Because if we're going to be friends, dear restaurant regulars...then I'm going to be honest.

“No! That’s a good thing! It means I like you.”
“Yea, I know that’s what you want it to mean, but it’s not working. Because you’re slapping me. You’re hitting me. It hurts. I’m just letting you know so that, for future reference, when you’re flirting with women, you shouldn’t do that.”
“Haha. You are so funny! You’re so cute!”


Ahhh…and thus the abusive flattery and forced frienships continue. Just trying to pay my way through grad school and an acting career by working this silly hostess job. Just gotta find the humor in this situation to make it less creepy. Just another adventure for our ingĂ©nue.

Saturday, July 10, 2010

Someday I'll Buy Iced Tea



I bought an iced tea at the convenience store around the corner from my house yesterday and it was the best thing in the world. Not the iced tea, itself, although I do love iced tea. But the experience was awesome. How amazing could a trip to the convenience store be?, you ask. Well, need I remind you that it's the little things - like talking to strangers and turning the age of my birthdate- that make me happy.

When I was little, I thought it was a shame we didn't live near a convenience store because I thought it would be so cool to just be like "Hey Mom, I'm popping to the store real quick to get an iced tea real quick! Be back real quick!" And then I could walk or ride my bike down the street all by myself, spend that mysterious green thing called money, and drink my iced tea while making my way back home. Real quick. But in Feeding Hills, we didn't have a convenience store around the corner. Our convenience store was conveniently located 4 miles away. Nor did I walk home from school, so I couldn't stop for a malt shake at the malt shop(pe) on my way home, like all the kids did in the 1950's of my imagination. My suburban town has some rural sections, and we lived in one rural part that was rapidly growing residencially with big new neighborhoods full of big new houses and no little old convenience stores.

You can imagine my excitement upon moving to New York City, with places for me to grab iced teas all the time, any time. Although, at $3 a pop, I don't grab a drink every day. I save my $3 for special occassions. Like for when I'm really thirsty. Or bored. And hence why yesterday's trip was such a treat: because I have now developed a love for Arizona's teas in huge cans for just (drumroll please) 99 cents! It is such a bargain! It's like 2 drinks for the price of half of 1! At this price, I can make up for all the drinks I wasn't able to buy as a little kid!
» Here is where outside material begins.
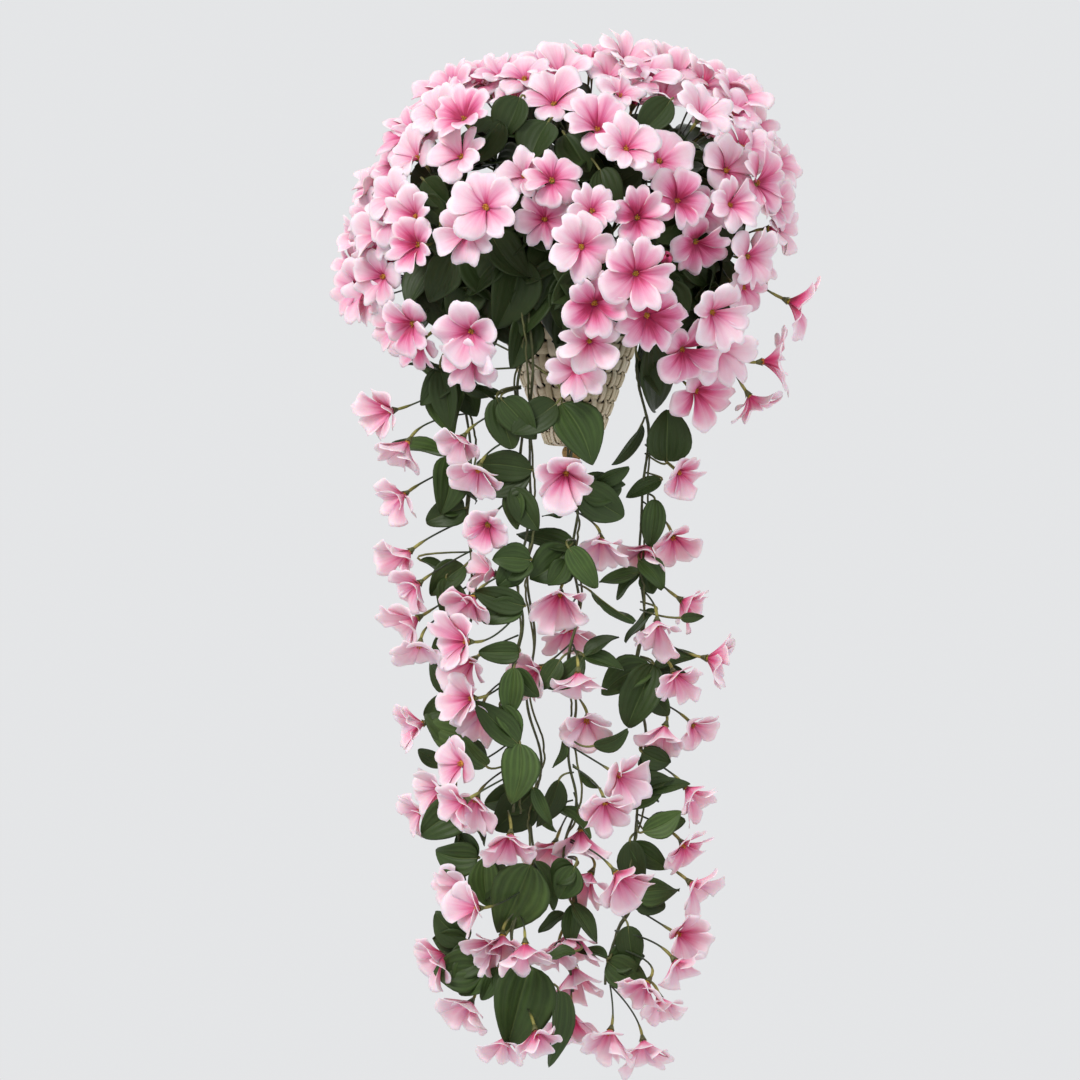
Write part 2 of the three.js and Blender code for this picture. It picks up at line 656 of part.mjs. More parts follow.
function headLeaf(spray, index) {
  const [x, y] = spray.leaves[index];
  const dome = onDome(x, y);
  const root = alongStem(spray, LEAF_ROOTS[0] - LEAF_ROOTS[1] * index);
  const width = HEAD_LEAF_WIDTH * (HEAD_LEAF_SIZES[0] + HEAD_LEAF_SIZES[1] * draw());
  const make = (shift, slide, scale) => {
    const tip = plus(plus(at(x, y, dome.depth), slide), times(dome.out, shift - HEAD_LEAF_INSET));
    const base = between(root, tip, HEAD_LEAF_BASE);
    const u = unit(minus(tip, base));
    const n = unit(minus(dome.out, times(u, dot(dome.out, u))));
    const v = cross(n, u);
    return leafPiece({ base, tip, u, n, v, width: width * scale, root, owner: spray, stem: spray.stem });
  };
  return settle(make, leafSolid, HEAD_SHIFTS.leaf);
}

// ---------------------------------------------------------------- the vines
function growVineStem(vine) {
  growStem(vine, vine.path.map(([x, y, depth]) => at(x, y, depth)), VINE_STEM);
}

function vineBloom(vine, entry) {
  const [x, y, degrees, toward] = entry;
  const n = facing(degrees, toward);
  const sides = crosswise(n, draw() * 2 * Math.PI);
  const forward = BLOOM_FORWARD.least + BLOOM_FORWARD.range * draw() + BLOOM_FORWARD.toward * toward;
  const level = at(x, y, MIDDLE_DEPTH)[2];
  const nearest = atHeight(vine, level);
  const rise = PEDICEL_RISE.middle * (PEDICEL_RISE.least + PEDICEL_RISE.range * draw());
  const root = atHeight(vine, level + rise);
  const make = (shift, slide, scale) => {
    const size = scaled(VINE_BLOOM, scale);
    const calyx = plus(at(x, y, WALL - nearest[1] + forward + shift), slide);
    const eye = plus(calyx, times(n, CALYX.depth));
    const bend = minus(calyx, times(n, VINE_BEND));
    return bloomPiece({ eye, n, ...sides, size, root, bend, owner: vine, stem: vine.stem });
  };
  return settle(make, bloomSolid, VINE_SHIFTS);
}

function vineLeaf(vine, entry) {
  const [baseX, baseY, tipX, tipY, seen] = entry;
  const root = atHeight(vine, at(baseX, baseY, MIDDLE_DEPTH)[2] + LEAF_RISE);
  const long = Math.hypot(tipX - baseX, tipY - baseY);
  const wide = Math.max(seen, long * LEAF_SLIMNESS);
  const roll = Math.acos(seen / wide) * (draw() < 0.5 ? -1 : 1);
  const lean = LEAF_LEAN.least + LEAF_LEAN.range * draw();
  const width = wide * MM_PER_PX;
  const make = (shift, slide, scale) => {
    const depth = WALL - root[1] + VINE_LEAF_FORWARD + shift;
    const base = plus(at(baseX, baseY, depth), slide);
    const tip = plus(at(tipX, tipY, depth + lean), slide);
    const u = unit(minus(tip, base));
    const flat = unit(minus([0, -1, 0], times(u, -u[1])));
    const n = plus(times(flat, Math.cos(roll)), times(cross(flat, u), Math.sin(roll)));
    const v = cross(n, u);
    return leafPiece({ base, tip, u, n, v, width: width * scale, root, owner: vine, stem: vine.stem });
  };
  return settle(make, leafSolid, VINE_SHIFTS);
}

// ---------------------------------------------------------------- the basket
function basketHalfWidth(z) {
  const part = (z - BASKET.bottom) / (BASKET.top - BASKET.bottom);
  return BASKET.tipHalfWidth + (BASKET.rimHalfWidth - BASKET.tipHalfWidth) * part;
}

// Half-round ring with its straight side at the back: from right to left round the front.
function halfRing(halfWidth, z, inset, columns, push) {
  const ring = [];
  for (let i = 0; i <= columns; i += 1) {
    const angle = (Math.PI * i) / columns;
    const out = i > 0 && i < columns ? push(i) : 0;
    const half = halfWidth - inset + out;
    const depth = halfWidth * BASKET.depthRatio - 2 * inset + out;
    ring.push([half * Math.cos(angle), WALL - inset - depth * Math.sin(angle), z]);
  }
  return ring;
}

// A solid through rings from the top down, each counted clockwise seen from above.
function lofted(rings) {
  const points = rings.flat();
  const size = rings[0].length;
  const index = rings.map((ring, j) => ring.map((point, i) => j * size + i).reverse());
  const faces = [];
  for (let j = 0; j + 1 < index.length; j += 1) faces.push(...band(index[j], index[j + 1]));
  const top = index[0];
  const bottom = index[index.length - 1];
  for (let i = 1; i + 1 < size; i += 1) {
    faces.push([top[0], top[i], top[i + 1]], [bottom[0], bottom[i + 1], bottom[i]]);
  }
  return solidOf(points, faces);
}

const plain = () => 0;
const plainRing = (z, inset) => halfRing(basketHalfWidth(z), z, inset, BASKET.columns, plain);

function basketCone() {
  const outside = [];
  for (let j = 0; j <= BASKET.rows; j += 1) {
    const z = BASKET.top + ((BASKET.bottom - BASKET.top) * j) / BASKET.rows;
    const weave = (i) => ((i + j) % 2 === 0 ? BASKET.relief : 0);
    outside.push(halfRing(basketHalfWidth(z), z, 0, BASKET.columns, j > 0 ? weave : plain));
  }
  const floor = BASKET.bottom + BASKET.wall;
  const above = BASKET.top + 1;
  const inside = [above, floor].map((z) => plainRing(z, BASKET.wall));
  return lofted(outside).subtract(lofted(inside));
}

function foamBlock(plants) {
  const inset = BASKET.wall + FOAM.gap;
  const rings = [FOAM.top, FOAM.top - FOAM.depth].map((z) => plainRing(z, inset));
  let block = lofted(rings);
  for (const { root, size } of plants) {
    const [x, y] = root;
    block = block.subtract(hole(x, WALL + y, FOAM.top, size.rootDepth + FOAM.gap, size.radius));
  }
  return block;
}

// An upright square hole from above a level down to a depth below it.
function hole(x, y, level, depth, radius) {
  const ends = [level + HOLE.over, level - depth].map((z) => new THREE.Vector3(x, y, z));
  return solid(tube(new THREE.LineCurve3(ends[0], ends[1]), radius + HOLE.gap, HOLE.sides, 1));
}

// The braided border: a ring whose section swells and narrows along the rim.
const hoopHeight = HOOP.radius * Math.cos(Math.PI / HOOP.sides);
const hoopLevel = BASKET.top + SEAT_GAP + hoopHeight;

function rimHoop() {
  const half = BASKET.rimHalfWidth - HOOP.inset;
  const deep = BASKET.rimHalfWidth * BASKET.depthRatio - HOOP.frontInset;
  const middles = [];
  for (let i = 0; i < HOOP.arcSteps; i += 1) {
    const angle = (Math.PI * i) / (HOOP.arcSteps - 1);
    middles.push([half * Math.cos(angle), -deep * Math.sin(angle), hoopLevel]);
  }
  for (let i = 1; i < HOOP.backSteps; i += 1) {
    middles.push([-half + (2 * half * i) / HOOP.backSteps, 0, hoopLevel]);
  }
  const points = [];
  const rings = middles.map((middle, i) => {
    const next = middles[(i + 1) % middles.length];
    const last = middles[(i + middles.length - 1) % middles.length];
    const way = unit(minus(last, next));
    return hoopRing(points, middle, way, HOOP.radius * (i % 2 === 0 ? 1 : HOOP.waist));
  });
  const faces = rings.flatMap((ring, i) => band(ring, rings[(i + 1) % rings.length]));
  let hoop = solidOf(points, faces);
  for (const x of [-LOOP.halfWidth, LOOP.halfWidth]) {
    hoop = hoop.subtract(hole(x, 0, hoopLevel + HOOP.radius, HOOP.radius + LOOP.footDepth, LOOP.wire));
  }
  return hoop;
}

function hoopRing(points, middle, way, radius) {
  const aside = unit(cross(way, [0, 0, 1]));
  const ring = [];
  for (let i = 0; i < HOOP.sides; i += 1) {
    const angle = (2 * Math.PI * (i + 0.5)) / HOOP.sides;
    const up = [0, 0, radius * Math.cos(angle)];
    ring.push(points.length);
    points.push(plus(middle, plus(up, times(aside, radius * Math.sin(angle)))));
  }
  return ring;
}

// An arch of wire whose feet stand in the hoop; the nail bears at its top, in the origin.
function hangingLoop() {
  const { halfWidth, wire, footDepth } = LOOP;
  const foot = hoopLevel - footDepth + SEAT_GAP;
  const centre = wire - halfWidth;
  const points = [[-halfWidth, 0, foot], [-halfWidth, 0, (foot + centre) / 2]];
  for (let i = 0; i <= LOOP.turns; i += 1) {
    const angle = Math.PI * (1 - i / LOOP.turns);
    points.push([halfWidth * Math.cos(angle), 0, centre + halfWidth * Math.sin(angle)]);
  }
  points.push([halfWidth, 0, (foot + centre) / 2], [halfWidth, 0, foot]);
  return solid(tube(curveThrough(points), wire, LOOP.sides, LOOP.steps));
}

// The ends of the weave, tied below the tip: a small knot with crinkled strips round it.
function raffiaStrip(i) {
  const turn = (2 * Math.PI * i) / TUFT.strips + TUFT.jitter * draw();
  const way = [Math.cos(turn), Math.sin(turn), 0];
  const aside = [-way[1], way[0], 0];
  const spread = TUFT.spread[0] + TUFT.spread[1] * draw();
  const points = [];
  const rings = TUFT.bends.map(([along, aloft]) => {
    const down = [0, 0, -TUFT.length * along * (1 - spread / 2)];
    const middle = plus(plus(knotCentre(), down), times(way, TUFT.length * along * spread + aloft));
    return [[1, -1], [-1, -1], [-1, 1], [1, 1]].map(([a, b]) => {
      const corner = plus(times(aside, (a * TUFT.width) / 2), times(way, (b * TUFT.thickness) / 2));
      points.push(plus(middle, corner));
      return points.length - 1;
    });
  });
  const faces = rings.slice(1).flatMap((ring, j) => band(rings[j], ring));
  const [top, bottom] = [rings[0], rings[rings.length - 1]];
  faces.push([top[0], top[1], top[2]], [top[0], top[2], top[3]]);
  faces.push([bottom[0], bottom[2], bottom[1]], [bottom[0], bottom[3], bottom[2]]);
  return solidOf(points, faces);
}

function knotCentre() {
  return [0, WALL - BASKET.tipHalfWidth * BASKET.depthRatio * 0.5, BASKET.bottom - SEAT_GAP - TUFT.core];
}

function raffiaTuft() {
  const knot = new THREE.SphereGeometry(TUFT.core, 7, 5);
  knot.rotateX(Math.PI / 2);
  knot.scale(TUFT.knotWidth, TUFT.knotDepth, 1);
  knot.translate(...knotCentre());
  const strips = [];
  for (let i = 0; i < TUFT.strips; i += 1) strips.push(raffiaStrip(i));
  return joined([solid(knot), ...strips]);
}

// ---------------------------------------------------------------- the object
const COLOURS = {
  basket: [0xc4b592, 0.85],
  hoop: [0xb8a884, 0.85],
  wire: [0x4a4d45, 0.5],
  raffia: [0xa88a55, 0.9],
  foam: [0x4c5a3c, 0.95],
  spray: [0xe9a3bd, 0.7],
  vine: [0x2f4a2a, 0.6],
};

function meshOf(name, manifold, look) {
  const [color, roughness] = COLOURS[look];
  const material = new THREE.MeshStandardMaterial({ color, roughness, metalness: look === 'wire' ? 0.6 : 0 });
  const mesh = new THREE.Mesh(geometryOf(manifold), material);
  mesh.name = name;
  return mesh;
}

function plantSolid(plant) {
  return joined([plant.stem, ...plant.settledBlooms, ...plant.settledLeaves].map((piece) => piece.body));
}

HEAD_SPRAYS.forEach(growSprayStem);
VINES.forEach(growVineStem);
for (const spray of HEAD_SPRAYS) spray.settledBlooms = spray.blooms.map((entry, i) => headBloom(spray, i));
for (const vine of VINES) vine.settledBlooms = vine.blooms.map((entry) => vineBloom(vine, entry));
for (const spray of HEAD_SPRAYS) spray.settledLeaves = spray.leaves.map((entry, i) => headLeaf(spray, i));
for (const vine of VINES) vine.settledLeaves = vine.leaves.map((entry) => vineLeaf(vine, entry));

const numbered = (name, i) => `${name}_${String(i + 1).padStart(2, '0')}`;
const object = new THREE.Group();
object.add(meshOf('basket_cone', basketCone(), 'basket'));
object.add(meshOf('rim_hoop', rimHoop(), 'hoop'));
object.add(meshOf('hanging_loop', hangingLoop(), 'wire'));
object.add(meshOf('raffia_tuft', raffiaTuft(), 'raffia'));
object.add(meshOf('foam_block', foamBlock([...HEAD_SPRAYS, ...VINES]), 'foam'));
HEAD_SPRAYS.forEach((spray, i) => object.add(meshOf(numbered('head_spray', i), plantSolid(spray), 'spray')));
VINES.forEach((vine, i) => object.add(meshOf(numbered('vine', i), plantSolid(vine), 'vine')));

export default object;
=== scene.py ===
# A wall basket of trailing pink flowers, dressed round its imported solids: a half-round woven cone with a
# braided rim, a dome of sprays with five-petalled blooms, and five long leafy vines.
# Places are worked out in millimetres in the frame of the solids: +Z up, the viewer at -Y, the wall behind.
# The tables of the flowers hold what was read in the front view, which is 1080 pixels wide and high:
# x and y from its top left corner, and a depth from the wall in millimetres.
import math
from collections import namedtuple

import bpy
import numpy as np
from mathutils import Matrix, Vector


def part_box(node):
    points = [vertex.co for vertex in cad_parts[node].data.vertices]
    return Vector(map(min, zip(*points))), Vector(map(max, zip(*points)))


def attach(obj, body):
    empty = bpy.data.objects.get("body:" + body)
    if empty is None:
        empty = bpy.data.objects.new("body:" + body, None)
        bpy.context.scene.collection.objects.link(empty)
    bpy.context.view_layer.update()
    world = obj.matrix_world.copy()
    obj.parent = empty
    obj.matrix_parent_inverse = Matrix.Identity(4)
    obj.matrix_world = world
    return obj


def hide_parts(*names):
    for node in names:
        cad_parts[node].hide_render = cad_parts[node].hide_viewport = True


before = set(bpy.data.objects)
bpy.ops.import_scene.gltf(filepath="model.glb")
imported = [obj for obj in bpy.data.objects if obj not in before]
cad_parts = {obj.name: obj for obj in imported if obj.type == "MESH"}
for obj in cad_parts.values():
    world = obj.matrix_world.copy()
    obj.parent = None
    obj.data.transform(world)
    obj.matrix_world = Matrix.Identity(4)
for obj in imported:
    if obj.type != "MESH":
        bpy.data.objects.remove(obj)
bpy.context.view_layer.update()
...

I knew when I was 12 that I was moving to NYC when I grew up. And so I knew then that I would someday live my dream of buying cans and bottles of artificially sugared drinks with fancy names like Snapple. Unfortunately, there were some other things that I aspired to when I was little that haven't lived up to their potential. For one, I played for hours upon end with my mini kitchen when I was young, and now I can't stand cooking. All those hours I was looking forward to doing the "real thing" and then it just panned out to disappointment. Also, I always thought it'd be cool to have my own set of keys and open the door to my house on my own. This movement we go through at least once a day as adults is often more of a burden than a simple routine, as my hands are often full of bags and the mail and my cell phone and my over-priced beverage from the convenience store, and the key always gets stuck while my screen door likes to hurl itself at my face if it can't be shut again in 1.3 seconds. And one more thing - when I was little, I couldn't wait to write out checks in a checkbook that was all my own. I practiced my signature every second I got. Now the thought of writing out a check is associated with a cringe as I think about my bank account, and my signature, although I think is pretty, is often misread, for I'm told my cursive "U" looks like an "N," and thus I possess the tax returns for Jodie Pfan.

Aside from those inconveniences, being a grown up is still just as cool as I thought it would be. I mean, I don't even have to ask my Mom whether or not I can grab a quick drink at the store - I can just go all on my own without asking anybody! Although that comes with it's drawbacks, too. Sometimes I could use a little help opening the door and definately with the cooking. And I wouldn't mind if Mom wanted to come to the convenience store with me. Drinking iced tea together is more fun. Whether you can get it real quick across the street or have to drive a million miles to get it.